Grace au format type " série ", qui étire l'histoire sur une durée beaucoup plus longue qu'un film, l'analyse du changement de Walter peut être faite beaucoup plus en profondeur et plus détaillée. Le premier grand acte montrant un changement dans sa personnalité intervient à la fin de la saison 2, quand Jane, la petite amie de Jesse, meurt d'une overdose et qu'il laisse cela arriver, en la regardant mourir. Au début de la saison 3, il se remet donc en question. " I'm not the bad guy ": " Je ne suis pas le méchant ", dit-il. Mais il suffit qu'on lui offre un beau laboratoire et une grosse somme d'argent pour qu'il oublie tout. Le pire arrive à la fin de la saison 4, quand il empoisonne un enfant (de surcroît un proche de Jesse), risquant de le tuer, dans le seul but d'élargir son " empire ". Le personnage qu'il se crée dans le milieu de la drogue, Heisenberg, devient en quelque sorte son double maléfique, son Mr. Hyde. Plus la série avance, plus il enchaine les actes immoraux. Après avoir amassé une belle pile de dollars et de cadavres, il décide au milieu de la saison 5 de se retirer des affaires. Mais la sentence de tous ses actes arrivera quand même, dans la deuxième partie de cette même saison. Il voulait sauver sa famille, au final il en perd un des membres les plus importants, Hank. Il disait faire ça pour les mettre à l'abri du besoin, mais son fils et sa femme le renie et ne veulent pas de son argent. Dans un teaser de la saison 5, on pouvait voir des images du désert défiler tandis que la voix de Walter récitait un poème qui résume très bien son cas, Ozymandias (qui est aussi le nom de l'avant-avant-dernier épisode de la série, celui où Hank meurt) de Percy Bysshe Shelley. Walter White a bâti un empire en abusant de son pouvoir et la seule chose que cela lui a value est de précipiter sa chute.
Dans le dernier épisode, sachant sa mort proche, il retourne voir sa femme et lui avoue qu'il n'a pas fait tout ça pour sa famille, mais pour le plaisir. " I did it for me. I liked it. I was good at it. And, I was really... I was alive": " Je l'ai fait pour moi. J'ai aimé ça. J'y étais bon. Et j'étais vraiment... J'étais en vie ". Cette phrase vérifie ce qui semblait clair depuis un certain temps dans la série, montrant qu'au final Walter n'était qu'un homme qui cherchait à donner un sens à sa vie.
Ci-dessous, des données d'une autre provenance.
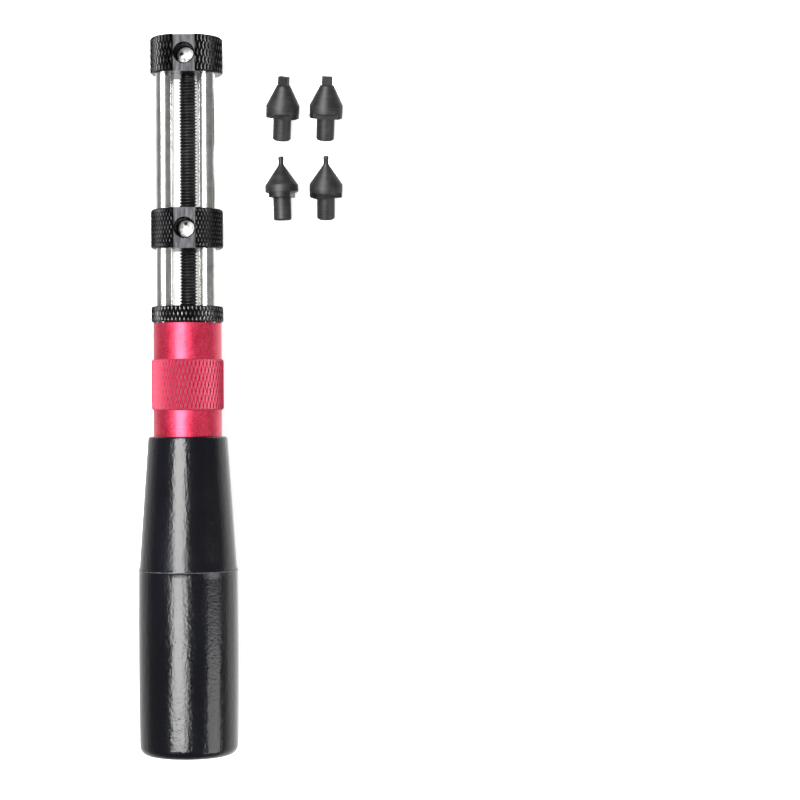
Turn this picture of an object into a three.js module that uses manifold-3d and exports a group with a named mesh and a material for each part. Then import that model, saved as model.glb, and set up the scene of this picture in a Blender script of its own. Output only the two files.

Elle donne aussi une dimension en plus à la série, nous faisant nous questionner sur la vanité de nos vies bien rangées et sans aventures. Le rêve américain est-il celui du gangster ou du père de famille vivant tranquillement ?
L'intrigue principale est donc centrée sur Walter et sa " transformation ", mais la série n'est pas moins bonne dans ses rôles secondaires. Le plus important étant Jesse qui à l'inverse de Walter, commence dealer et souhaiterait bien se retirer et avoir une famille. Egalement à l'inverse de Walter, les actes qu'il accomplie le ronge de l'intérieur et il tombe dans la déprime dans la saison 4, jusqu'à balancer tout son argent dans la rue dans la saison 5. Etrangement dans la série, la sagesse est donc plus représentée par la jeunesse de Jesse que par Walter.
Si les personnages d'anti-héros sont devenus assez communs dans les séries (Les Sopranos, Dexter), Breaking Bad rapproche encore les séries du cinéma par sa mise en scène. On y retrouve en effet une certaine lenteur dans le rythme propre au cinéma, insufflant ainsi à la série une vraie ambiance. Il serait beaucoup trop long de citer toutes les idées visuelles de la série, mais l'utilisation de plans très larges montrant le Nouveau-Mexique (la rapprochant parfois du western), nombre de très beaux plans utilisant la profondeur de champ ou encore l'utilisation récurrente de caméras posées sur ou dans des objets font de Breaking Bad une série visuellement très cinématographique, ce qui lui apporte un réel cachet.
Enfin, un dernier point important à propos de la série est qu'elle ne se prend pas toujours au sérieux. Que ce soit à travers les situations dans lesquelles se retrouve parfois Walter ou par le personnage plutôt comique de l'avocat, Saul Goodman, Breaking Bad ne manque pas d'humour.